Find the line containing "# The pores and cracks" and copy it exactly, along with every line after it up to and including the line containing "imported = [obj". Copy nothing else.

====

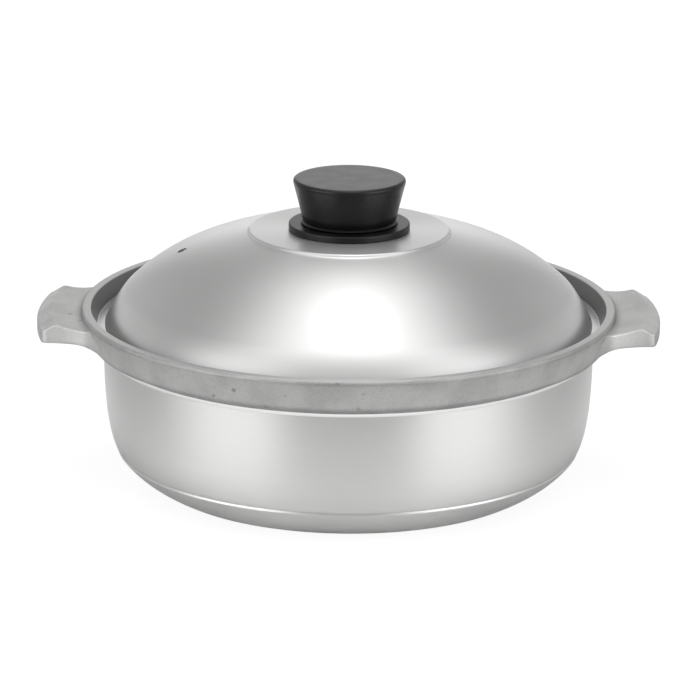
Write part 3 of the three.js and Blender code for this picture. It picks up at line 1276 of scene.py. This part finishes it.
@dataclass
class LidShell:
    """The lid: one domed sheet with a raised flat panel, a vent and a hole for the screw."""

    columns: int = 192
    thickness: float = 1.5
    shoulder_run: float = 11.1
    shoulder_rise: float = 17.3
    panel_radius: float = 51.1
    panel_step: float = 1.5
    step_run: float = 1.5
    step_round: float = 0.9
    brow_share: float = 0.6
    shoulder_shares: Pair = (0.41, 0.25)
    crown_shares: Steps = ((0.34, 0.18), (0.67, 0.35))
    crown_rows: int = 24
    edge_flat: Pair = (0.3, 0.35)
    edge_pull: float = 0.55
    panel_guard: float = 0.3
    panel_lean: float = 0.9
    hole_radius: float = 2.8
    vent_radius: float = 2.5
    vent_share: float = 0.54
    vent_columns: int = 2
    vent_margin: float = 0.1
    vent_reach: float = 5.2

    def __post_init__(self) -> None:
        """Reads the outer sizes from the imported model."""
        low, high = millimetre_box("lid_shell")
        self.edge = Vector((high.x, low.z))
        self.panel_height = high.z
        self.shoulder = self.edge + Vector((-self.shoulder_run, self.shoulder_rise))
        self.step_foot = Vector((self.panel_radius, self.panel_height - self.panel_step))

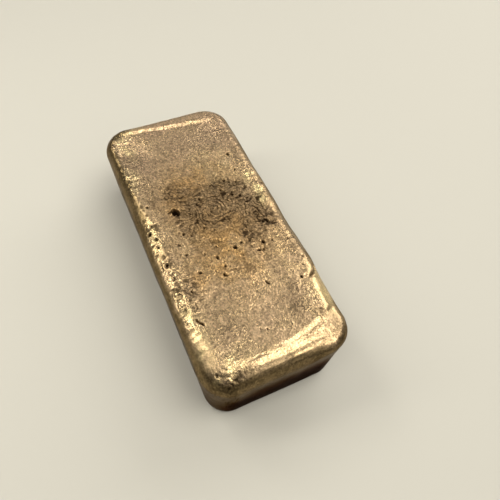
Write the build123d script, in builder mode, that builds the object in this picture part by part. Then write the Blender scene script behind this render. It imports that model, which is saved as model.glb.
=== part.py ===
"""A small bar of yellow metal, cast in an open mould.

The bar lies on the flat face that the mould's floor made, with the poured face up. The mould's
walls lean outwards, so the bar is widest at its rim, where the metal met the wall. Above the rim
the surface of the melt rolled inwards as it froze, and shrank into a shallow, uneven dish.

Millimetres. The origin is the middle of the base, +X runs along the bar and +Z is up.
"""
from build123d import *
from math import cos, exp, hypot, pi, radians, sin, sqrt
import os

# The bar as a whole. Its length, width and corners are measured at the rim.
length = 91.4
width = 40.4
height = 23.5
near_corner = 8.0
far_corner = 8.0
draft_angle = 5.0
base_edge = 1.5
roll_radius = 4.0

# The dish in the poured face, which ends part of the way over the roll, and the slow swells in it
dish_depth = 0.75
dish_over_roll = 1.2
dish_power = 6
swell = 0.09
swell_pitch = 17.0
surface_step = 4.0

# The last metal to freeze was pushed up into a low crusted mound
mound_x = -4.9
mound_y = 1.7
mound_height = 0.35
mound_reach = 9.0

# Shrinkage drew long flats into the rolled edge. Each is a place along the bar, a length and a
# depth, and they face up from the side by the same angle.
flat_rise = 35.0
right_flats = ((7.5, 17.0, 0.5), (31.5, 14.0, 0.6))
left_flats = ((-9.0, 13.0, 0.45), (21.5, 13.0, 0.35))

# On the right side a tongue of metal froze over the roll and left a crevice under its tip
crevice_x = 22.2
crevice_from_side = 1.5
crevice_radius = 2.2
crevice_breadth = 0.5
crevice_depth = 0.9
crevice_start = -70.0
crevice_sweep = 110.0

# The sides that the edge features are placed from
right_side = width / 2
left_side = -width / 2

# How wide a pore is at places above and below the skin: each pair is a share of its depth and a
# share of its mouth. A plain pore leans in to its floor, and the gas hole has a bulb under its mouth.
plain_pore = ((-1.0, 0.55), (1.0, 1.45))
bulb_pore = ((-1.0, 0.6), (-0.5, 1.12), (0.3, 1.0))

# The pores and cold cracks: place, mouth length and breadth, depth, and turn from the X axis
gas_hole = (-7.1, -8.8, 2.6, 2.3, 2.8, 15.0)
pores = {
    "gas_hole_tail": (-7.4, -10.3, 2.4, 0.9, 0.7, 100.0),
    "far_pore": (-22.9, right_side - 6.5, 1.2, 1.0, 0.9, 0.0),
    "ring_pore": (-10.2, 6.0, 1.6, 1.1, 0.9, 30.0),
    "dross_pore": (-6.3, 10.4, 1.3, 0.9, 0.8, -20.0),
    "trench": (2.2, right_side - 5.9, 6.8, 1.1, 0.6, -4.0),
    "trench_pit": (4.7, right_side - 6.7, 2.0, 0.9, 0.9, 25.0),
    "cluster_pore": (13.2, 8.1, 1.8, 1.3, 1.0, 60.0),
    "middle_slit": (10.6, -3.9, 1.9, 0.8, 0.8, 10.0),
    "left_slit": (13.6, -9.9, 1.5, 0.7, 0.7, 60.0),
    "brown_pore": (9.8, 1.8, 1.4, 1.1, 0.8, 30.0),
    "edge_slit": (26.9, left_side + 4.9, 3.3, 0.9, 0.8, 35.0),
    "edge_pit": (8.3, left_side + 3.0, 1.6, 1.2, 0.7, 0.0),
}

# Sizes that follow from those above
rim_height = height - roll_radius
dish_length = length / 2 - roll_radius + dish_over_roll
dish_width = width / 2 - roll_radius + dish_over_roll
crevice_y = right_side - crevice_from_side


def spread(reach, step):
    """Evenly spaced places from -reach to reach, about a step apart."""
    count = round(2 * reach / step)
    return [reach * (2 * place / count - 1) for place in range(count + 1)]


def poured_height(x, y):
    """Height of the poured face: a dish, slow swells and the mound in it."""
    bowl = dish_depth * ((x / dish_length) ** dish_power + (y / dish_width) ** dish_power - 1)
    slow = swell * sin(2 * pi * x / swell_pitch) * cos(2 * pi * y / swell_pitch)
    away = hypot(x - mound_x, y - mound_y)
    return height + bowl + slow + mound_height * exp(-((away / mound_reach) ** 2))


def skin_height(x, y):
    """Height of the bar's upper skin, on the poured face or on the roll along a side."""
    past_roll = max(0, abs(y) - width / 2 + roll_radius)
    return min(poured_height(x, y), rim_height + sqrt(roll_radius**2 - past_roll**2))


def cut_flat(side, x, flat_length, depth):
    """Cuts a long shallow flat into the roll of one side, as a big drum pressed into it would."""
    drum = flat_length**2 / (8 * depth) + depth / 2
    rise = radians(flat_rise)
    outward = Vector(0, side * cos(rise), sin(rise))
    roll_middle = Vector(x, side * (width / 2 - roll_radius), rim_height)
    centre = roll_middle + outward * (roll_radius + drum - depth)
    with BuildSketch(Plane(centre, x_dir=(1, 0, 0), z_dir=Vector(1, 0, 0).cross(outward))) as end:
        Circle(drum)
    extrude(end.sketch, amount=height / 2, both=True, mode=Mode.SUBTRACT)


def cut_pore(shape, x, y, mouth_length, mouth_breadth, depth, turn):
    """Cuts a pore of a given shape down from its oval mouth in the bar's skin."""
    along = Vector(cos(radians(turn)), sin(radians(turn)), 0)
    sections = []
    for depth_share, mouth_share in shape:
        centre = (x, y, skin_height(x, y) + depth_share * depth)
        with BuildSketch(Plane(centre, x_dir=along, z_dir=(0, 0, 1))) as section:
            Ellipse(mouth_share * mouth_length / 2, mouth_share * mouth_breadth / 2)
        sections.append(section.sketch)
    loft(sections=sections, ruled=True, mode=Mode.SUBTRACT)


crevice_line = CenterArc((0, 0), crevice_radius, crevice_start, crevice_sweep)

with BuildPart() as ingot:
    # The block that the mould gives, true to size at the rim and narrower below it
    Box(length, width, height, align=(Align.CENTER, Align.CENTER, Align.MIN))
    upright = ingot.edges().filter_by(Axis.Z).group_by(Axis.X)
    fillet(upright[-1], near_corner)
    fillet(upright[0], far_corner)
    draft(ingot.faces().filter_by(Axis.Z, reverse=True), Plane.XY.offset(rim_height), -draft_angle)
    fillet(ingot.faces().sort_by(Axis.Z)[0].edges(), base_edge)

    # The roll round the poured face, with the flats in it
    fillet(ingot.faces().sort_by(Axis.Z)[-1].edges(), roll_radius)
    for flat in right_flats:
        cut_flat(1, *flat)
    for flat in left_flats:
        cut_flat(-1, *flat)

    # The dish in the poured face
    places = [[Vector(x, y, poured_height(x, y)) for y in spread(width / 2, surface_step)]
              for x in spread(length / 2, surface_step)]
    poured_face = Face.make_surface_from_array_of_points(places)
    extrude(poured_face, amount=height, dir=(0, 0, 1), mode=Mode.SUBTRACT)

    # The crevice under the tongue, cut square to the roll
    crevice_skin = (crevice_x, crevice_y, skin_height(crevice_x, crevice_y))
    with BuildSketch(Plane(crevice_skin, x_dir=(1, 0, 0), z_dir=(0, 1, 1))) as crevice:
        SlotArc(crevice_line, crevice_breadth)
    extrude(crevice.sketch, amount=crevice_depth, both=True, mode=Mode.SUBTRACT)

    # The pores and cracks
    cut_pore(bulb_pore, *gas_hole)
    for place in pores.values():
        cut_pore(plain_pore, *place)

ingot.part.label = "ingot"
os.makedirs("parts", exist_ok=True)
export_step(ingot.part, "parts/ingot.step")
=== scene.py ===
"""A small brass bar, cast in an open mould, finished for a studio picture.

The bar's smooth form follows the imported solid, with the same dish, swells and mound, and rolls lower and
more broadly at the near end. Its skin is one relief laid over that form: the lip, the ledge, the wrinkled
dross, the crinkled edges, the cold laps, the cracks and the pores. Lengths in the form and the relief are
in millimetres. The frame's axes hold: +X along the bar to its near end, +Y to its right side, +Z up.
"""
import math
from functools import partial

import bpy
import numpy as np
from bpy.props import FloatProperty, FloatVectorProperty, IntProperty, PointerProperty
from mathutils import Matrix, Vector


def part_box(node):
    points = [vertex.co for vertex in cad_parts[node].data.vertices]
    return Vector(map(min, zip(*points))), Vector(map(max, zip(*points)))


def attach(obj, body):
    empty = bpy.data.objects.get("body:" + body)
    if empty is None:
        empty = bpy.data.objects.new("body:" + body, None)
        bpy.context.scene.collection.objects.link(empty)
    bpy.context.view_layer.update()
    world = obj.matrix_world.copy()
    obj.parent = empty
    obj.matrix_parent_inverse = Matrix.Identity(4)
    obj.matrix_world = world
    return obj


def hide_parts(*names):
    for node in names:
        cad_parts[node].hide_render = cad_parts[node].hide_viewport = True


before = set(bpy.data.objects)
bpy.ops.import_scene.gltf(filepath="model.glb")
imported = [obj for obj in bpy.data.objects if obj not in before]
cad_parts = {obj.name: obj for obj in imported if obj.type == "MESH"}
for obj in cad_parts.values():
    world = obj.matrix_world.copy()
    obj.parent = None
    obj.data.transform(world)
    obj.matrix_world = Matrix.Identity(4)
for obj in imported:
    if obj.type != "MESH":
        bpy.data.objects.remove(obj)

bl_info = {
    "name": "Cast brass bar",
    "version": (1, 0, 0),
    "blender": (4, 5, 0),
    "location": "3D View > Sidebar > Ingot",
    "description": "Models a brass bar poured in an open mould, and a plain stage for it",
    "category": "Object",
}

MM = 0.001
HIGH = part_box("ingot")[1]


def linear(text):
    """An sRGB hex colour as linear red, green and blue."""
    parts = [int(text[i:i + 2], 16) / 255 for i in (0, 2, 4)]
    return tuple(c / 12.92 if c <= 0.04045 else ((c + 0.055) / 1.055) ** 2.4 for c in parts)


# ---------------- sizes and colours a user may change


class BarSizes(bpy.types.PropertyGroup):
    """The bar's real sizes."""

    length: FloatProperty(name="Length", description="Length at the rim", default=0.0914, unit="LENGTH")
    width: FloatProperty(name="Width", description="Width at the rim", default=0.0404, unit="LENGTH")
    height: FloatProperty(name="Height", description="Height of the poured face", default=HIGH.z,
        unit="LENGTH")
    corner: FloatProperty(name="Corner", description="Corner radius at the rim", default=0.008,
        unit="LENGTH")
    roll: FloatProperty(name="Roll", description="Radius of the rolled top edge", default=0.004,
        unit="LENGTH")
    base_edge: FloatProperty(name="Base edge", description="Radius of the bottom edge", default=0.0015,
        unit="LENGTH")
    draft: FloatProperty(name="Draft", description="Lean of the walls", default=math.radians(5),
        unit="ROTATION")
    mesh_step: FloatProperty(name="Mesh step", description="Spacing of the skin's points",
        default=0.00023, unit="LENGTH")
    wall_rows: IntProperty(name="Wall rows", description="Rows of faces up the walls", default=13)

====

Exercise solution:
    # The pores and cracks
    cut_pore(bulb_pore, *gas_hole)
    for place in pores.values():
        cut_pore(plain_pore, *place)

ingot.part.label = "ingot"
os.makedirs("parts", exist_ok=True)
export_step(ingot.part, "parts/ingot.step")
=== scene.py ===
"""A small brass bar, cast in an open mould, finished for a studio picture.

The bar's smooth form follows the imported solid, with the same dish, swells and mound, and rolls lower and
more broadly at the near end. Its skin is one relief laid over that form: the lip, the ledge, the wrinkled
dross, the crinkled edges, the cold laps, the cracks and the pores. Lengths in the form and the relief are
in millimetres. The frame's axes hold: +X along the bar to its near end, +Y to its right side, +Z up.
"""
import math
from functools import partial

import bpy
import numpy as np
from bpy.props import FloatProperty, FloatVectorProperty, IntProperty, PointerProperty
from mathutils import Matrix, Vector


def part_box(node):
    points = [vertex.co for vertex in cad_parts[node].data.vertices]
    return Vector(map(min, zip(*points))), Vector(map(max, zip(*points)))


def attach(obj, body):
    empty = bpy.data.objects.get("body:" + body)
    if empty is None:
        empty = bpy.data.objects.new("body:" + body, None)
        bpy.context.scene.collection.objects.link(empty)
    bpy.context.view_layer.update()
    world = obj.matrix_world.copy()
    obj.parent = empty
    obj.matrix_parent_inverse = Matrix.Identity(4)
    obj.matrix_world = world
    return obj


def hide_parts(*names):
    for node in names:
        cad_parts[node].hide_render = cad_parts[node].hide_viewport = True


before = set(bpy.data.objects)
bpy.ops.import_scene.gltf(filepath="model.glb")
imported = [obj for obj in bpy.data.objects if obj not in before]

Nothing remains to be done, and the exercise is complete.